- **What to do**:
In the listing that follows, the range to quote begins at the line that has "obj.parent = empty" and ends after the line that has "PITCH = 2.85"; quote it verbatim and add nothing.

- **Information supplied**:
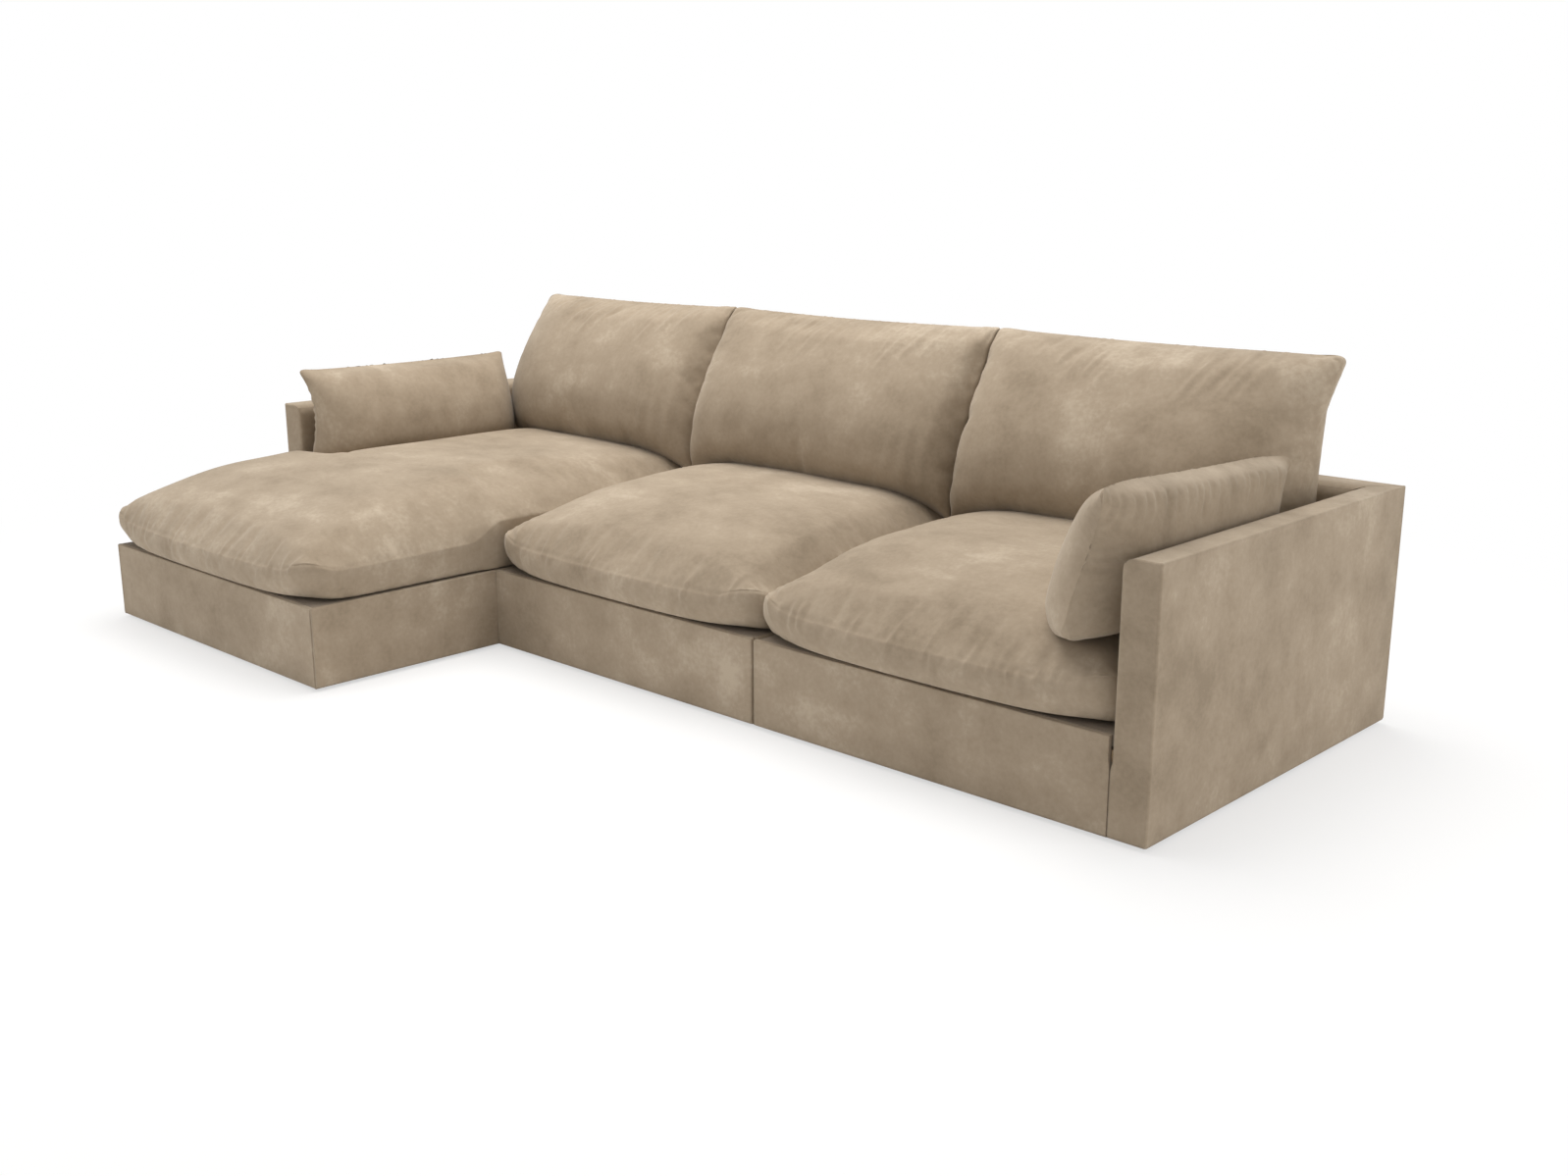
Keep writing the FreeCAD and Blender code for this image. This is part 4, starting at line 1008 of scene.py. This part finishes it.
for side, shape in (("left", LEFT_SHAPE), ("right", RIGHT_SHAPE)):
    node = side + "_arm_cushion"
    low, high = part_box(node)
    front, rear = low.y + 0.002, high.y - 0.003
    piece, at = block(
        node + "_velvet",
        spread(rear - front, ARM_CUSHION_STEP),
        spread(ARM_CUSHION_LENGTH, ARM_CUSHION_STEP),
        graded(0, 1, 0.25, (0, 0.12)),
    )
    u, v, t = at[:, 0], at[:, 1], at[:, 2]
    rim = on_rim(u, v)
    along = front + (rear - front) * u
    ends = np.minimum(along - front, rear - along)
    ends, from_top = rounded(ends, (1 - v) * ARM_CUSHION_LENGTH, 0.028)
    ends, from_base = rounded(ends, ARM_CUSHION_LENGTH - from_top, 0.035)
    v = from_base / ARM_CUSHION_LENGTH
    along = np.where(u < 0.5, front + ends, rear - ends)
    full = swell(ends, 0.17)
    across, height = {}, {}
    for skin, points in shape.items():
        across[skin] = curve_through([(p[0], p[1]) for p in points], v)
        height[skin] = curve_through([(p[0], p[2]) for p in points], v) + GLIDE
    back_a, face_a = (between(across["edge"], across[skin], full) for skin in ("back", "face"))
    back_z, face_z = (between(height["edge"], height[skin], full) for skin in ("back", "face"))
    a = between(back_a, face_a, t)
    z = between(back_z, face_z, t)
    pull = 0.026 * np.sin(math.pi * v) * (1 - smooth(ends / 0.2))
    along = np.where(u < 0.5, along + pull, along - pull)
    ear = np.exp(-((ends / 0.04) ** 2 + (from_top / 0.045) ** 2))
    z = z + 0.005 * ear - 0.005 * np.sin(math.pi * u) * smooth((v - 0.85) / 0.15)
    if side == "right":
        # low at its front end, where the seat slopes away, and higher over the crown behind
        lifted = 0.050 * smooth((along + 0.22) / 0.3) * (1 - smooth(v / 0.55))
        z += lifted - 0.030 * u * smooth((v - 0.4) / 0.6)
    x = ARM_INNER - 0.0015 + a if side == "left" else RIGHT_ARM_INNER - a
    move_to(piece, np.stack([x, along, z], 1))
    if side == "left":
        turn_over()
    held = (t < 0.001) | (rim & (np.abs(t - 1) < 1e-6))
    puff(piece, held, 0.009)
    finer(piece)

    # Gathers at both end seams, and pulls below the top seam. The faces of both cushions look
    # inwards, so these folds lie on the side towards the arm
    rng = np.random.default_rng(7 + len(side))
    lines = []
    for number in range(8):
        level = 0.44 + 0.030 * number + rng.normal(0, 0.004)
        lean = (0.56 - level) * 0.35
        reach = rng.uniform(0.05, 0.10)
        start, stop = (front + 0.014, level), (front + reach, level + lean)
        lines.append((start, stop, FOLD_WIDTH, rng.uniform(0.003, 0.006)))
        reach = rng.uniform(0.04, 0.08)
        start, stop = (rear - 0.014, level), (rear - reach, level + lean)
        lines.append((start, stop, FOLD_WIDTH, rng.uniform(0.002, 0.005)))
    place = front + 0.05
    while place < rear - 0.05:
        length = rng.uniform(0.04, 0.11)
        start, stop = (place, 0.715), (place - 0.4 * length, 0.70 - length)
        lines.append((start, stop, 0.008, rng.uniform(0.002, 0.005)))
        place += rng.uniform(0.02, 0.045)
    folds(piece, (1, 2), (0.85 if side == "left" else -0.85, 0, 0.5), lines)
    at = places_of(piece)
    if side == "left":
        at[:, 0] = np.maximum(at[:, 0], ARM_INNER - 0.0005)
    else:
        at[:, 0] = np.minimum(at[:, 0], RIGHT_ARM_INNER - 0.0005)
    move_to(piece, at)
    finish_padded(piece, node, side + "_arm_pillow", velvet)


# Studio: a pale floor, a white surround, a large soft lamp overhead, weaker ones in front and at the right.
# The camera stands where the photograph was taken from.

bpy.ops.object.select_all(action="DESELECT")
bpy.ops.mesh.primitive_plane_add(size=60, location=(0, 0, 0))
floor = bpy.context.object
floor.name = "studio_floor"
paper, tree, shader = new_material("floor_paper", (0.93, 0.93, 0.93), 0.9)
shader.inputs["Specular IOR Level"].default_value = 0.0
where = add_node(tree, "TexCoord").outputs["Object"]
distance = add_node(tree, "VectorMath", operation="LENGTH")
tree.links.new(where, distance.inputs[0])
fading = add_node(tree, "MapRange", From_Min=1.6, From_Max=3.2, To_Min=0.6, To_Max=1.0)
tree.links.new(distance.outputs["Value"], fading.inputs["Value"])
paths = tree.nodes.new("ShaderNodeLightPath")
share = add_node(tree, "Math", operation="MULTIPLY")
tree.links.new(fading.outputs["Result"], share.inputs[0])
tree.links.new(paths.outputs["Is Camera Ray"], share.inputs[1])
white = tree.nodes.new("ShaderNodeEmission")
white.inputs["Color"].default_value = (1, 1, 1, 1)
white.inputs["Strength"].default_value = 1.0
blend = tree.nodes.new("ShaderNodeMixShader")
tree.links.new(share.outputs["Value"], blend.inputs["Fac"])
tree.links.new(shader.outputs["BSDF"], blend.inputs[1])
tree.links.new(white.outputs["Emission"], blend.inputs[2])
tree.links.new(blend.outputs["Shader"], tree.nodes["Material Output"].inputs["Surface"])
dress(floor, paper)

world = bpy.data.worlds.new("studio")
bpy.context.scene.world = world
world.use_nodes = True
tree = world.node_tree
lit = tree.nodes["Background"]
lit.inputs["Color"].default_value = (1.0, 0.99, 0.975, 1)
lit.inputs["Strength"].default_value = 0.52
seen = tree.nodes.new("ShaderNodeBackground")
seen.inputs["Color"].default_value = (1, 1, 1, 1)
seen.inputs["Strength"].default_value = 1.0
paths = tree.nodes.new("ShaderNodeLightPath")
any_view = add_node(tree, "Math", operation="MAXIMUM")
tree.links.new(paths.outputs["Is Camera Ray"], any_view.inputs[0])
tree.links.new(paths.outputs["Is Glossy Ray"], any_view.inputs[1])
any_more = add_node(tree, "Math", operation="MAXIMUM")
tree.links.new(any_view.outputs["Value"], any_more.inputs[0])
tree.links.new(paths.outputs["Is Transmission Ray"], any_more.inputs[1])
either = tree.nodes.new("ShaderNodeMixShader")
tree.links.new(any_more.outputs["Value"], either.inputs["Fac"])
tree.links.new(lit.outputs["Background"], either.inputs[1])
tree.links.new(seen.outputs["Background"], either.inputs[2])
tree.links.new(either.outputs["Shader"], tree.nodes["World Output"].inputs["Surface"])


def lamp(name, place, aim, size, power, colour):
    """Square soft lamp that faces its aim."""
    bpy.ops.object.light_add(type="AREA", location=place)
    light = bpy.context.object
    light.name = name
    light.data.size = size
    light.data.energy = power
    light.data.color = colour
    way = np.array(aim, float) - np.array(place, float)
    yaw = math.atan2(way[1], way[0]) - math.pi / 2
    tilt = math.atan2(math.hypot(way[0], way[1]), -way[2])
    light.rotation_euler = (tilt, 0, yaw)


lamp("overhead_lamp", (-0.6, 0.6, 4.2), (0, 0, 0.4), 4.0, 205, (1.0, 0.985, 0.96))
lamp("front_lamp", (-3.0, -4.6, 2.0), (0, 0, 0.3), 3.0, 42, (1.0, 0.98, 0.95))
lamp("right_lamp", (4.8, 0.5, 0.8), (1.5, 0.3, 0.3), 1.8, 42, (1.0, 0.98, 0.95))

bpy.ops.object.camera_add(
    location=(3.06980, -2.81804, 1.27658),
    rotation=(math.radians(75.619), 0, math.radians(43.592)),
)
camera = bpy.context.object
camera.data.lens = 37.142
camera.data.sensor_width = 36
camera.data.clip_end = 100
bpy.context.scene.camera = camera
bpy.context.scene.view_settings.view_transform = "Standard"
--
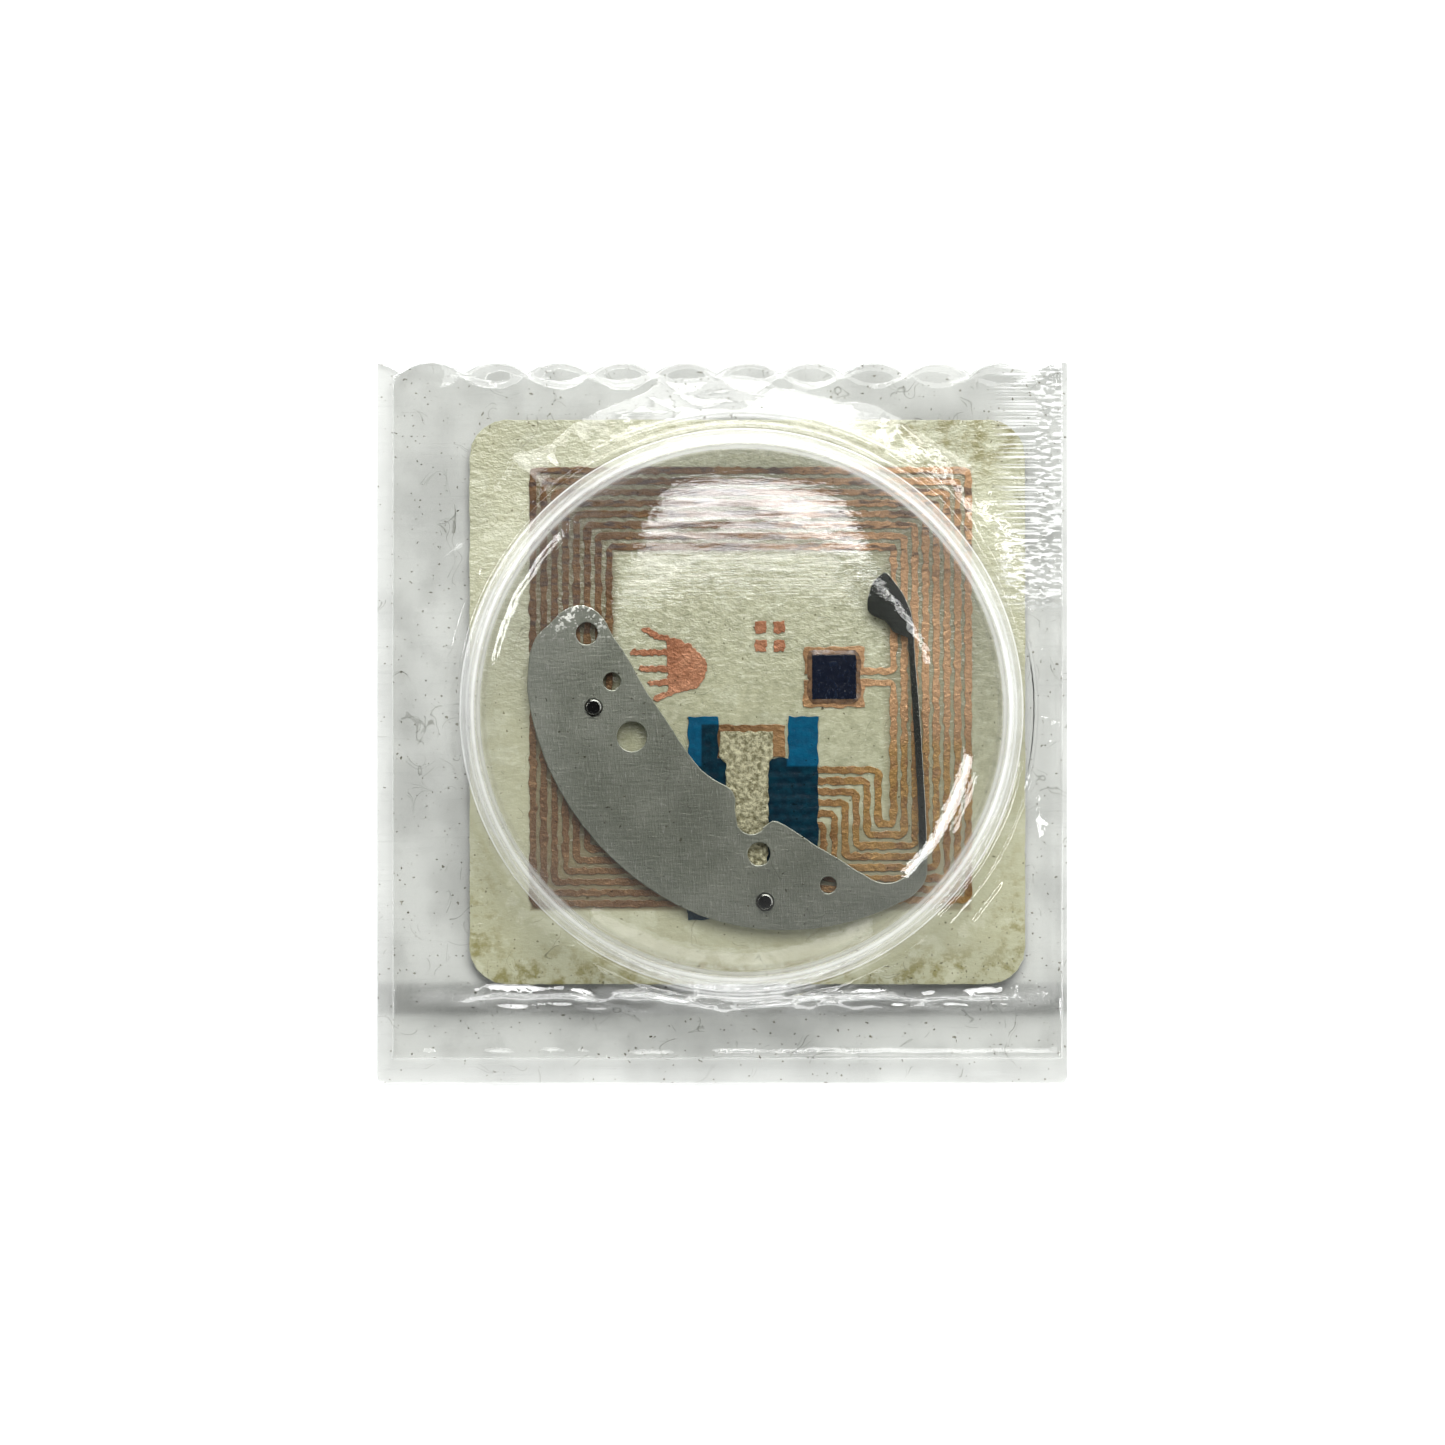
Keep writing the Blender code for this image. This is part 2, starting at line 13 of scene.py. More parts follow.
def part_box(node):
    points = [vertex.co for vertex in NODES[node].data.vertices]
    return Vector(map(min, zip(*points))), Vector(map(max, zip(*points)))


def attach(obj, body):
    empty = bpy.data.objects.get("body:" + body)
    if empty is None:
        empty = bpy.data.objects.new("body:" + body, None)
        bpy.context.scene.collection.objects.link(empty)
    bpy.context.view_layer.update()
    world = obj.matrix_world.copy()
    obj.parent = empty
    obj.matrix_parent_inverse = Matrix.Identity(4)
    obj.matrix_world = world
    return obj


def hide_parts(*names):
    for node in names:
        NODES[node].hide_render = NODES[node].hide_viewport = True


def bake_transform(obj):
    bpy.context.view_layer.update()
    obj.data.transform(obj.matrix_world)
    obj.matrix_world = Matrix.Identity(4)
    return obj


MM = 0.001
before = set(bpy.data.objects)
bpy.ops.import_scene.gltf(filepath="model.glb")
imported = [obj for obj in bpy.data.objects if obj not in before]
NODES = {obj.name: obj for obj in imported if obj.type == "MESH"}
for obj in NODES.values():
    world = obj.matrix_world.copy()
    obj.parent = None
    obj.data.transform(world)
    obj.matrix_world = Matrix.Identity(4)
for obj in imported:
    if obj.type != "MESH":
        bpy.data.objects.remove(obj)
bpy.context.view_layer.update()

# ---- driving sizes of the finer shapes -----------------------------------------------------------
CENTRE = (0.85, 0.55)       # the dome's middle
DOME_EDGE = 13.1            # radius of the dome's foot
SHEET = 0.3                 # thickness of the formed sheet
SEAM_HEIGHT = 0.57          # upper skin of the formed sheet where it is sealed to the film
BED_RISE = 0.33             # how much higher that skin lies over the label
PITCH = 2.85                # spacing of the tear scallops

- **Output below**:
    obj.parent = empty
    obj.matrix_parent_inverse = Matrix.Identity(4)
    obj.matrix_world = world
    return obj


def hide_parts(*names):
    for node in names:
        NODES[node].hide_render = NODES[node].hide_viewport = True


def bake_transform(obj):
    bpy.context.view_layer.update()
    obj.data.transform(obj.matrix_world)
    obj.matrix_world = Matrix.Identity(4)
    return obj


MM = 0.001
before = set(bpy.data.objects)
bpy.ops.import_scene.gltf(filepath="model.glb")
imported = [obj for obj in bpy.data.objects if obj not in before]
NODES = {obj.name: obj for obj in imported if obj.type == "MESH"}
for obj in NODES.values():
    world = obj.matrix_world.copy()
    obj.parent = None
    obj.data.transform(world)
    obj.matrix_world = Matrix.Identity(4)
for obj in imported:
    if obj.type != "MESH":
        bpy.data.objects.remove(obj)
bpy.context.view_layer.update()

# ---- driving sizes of the finer shapes -----------------------------------------------------------
CENTRE = (0.85, 0.55)       # the dome's middle
DOME_EDGE = 13.1            # radius of the dome's foot
SHEET = 0.3                 # thickness of the formed sheet
SEAM_HEIGHT = 0.57          # upper skin of the formed sheet where it is sealed to the film
BED_RISE = 0.33             # how much higher that skin lies over the label
PITCH = 2.85                # spacing of the tear scallops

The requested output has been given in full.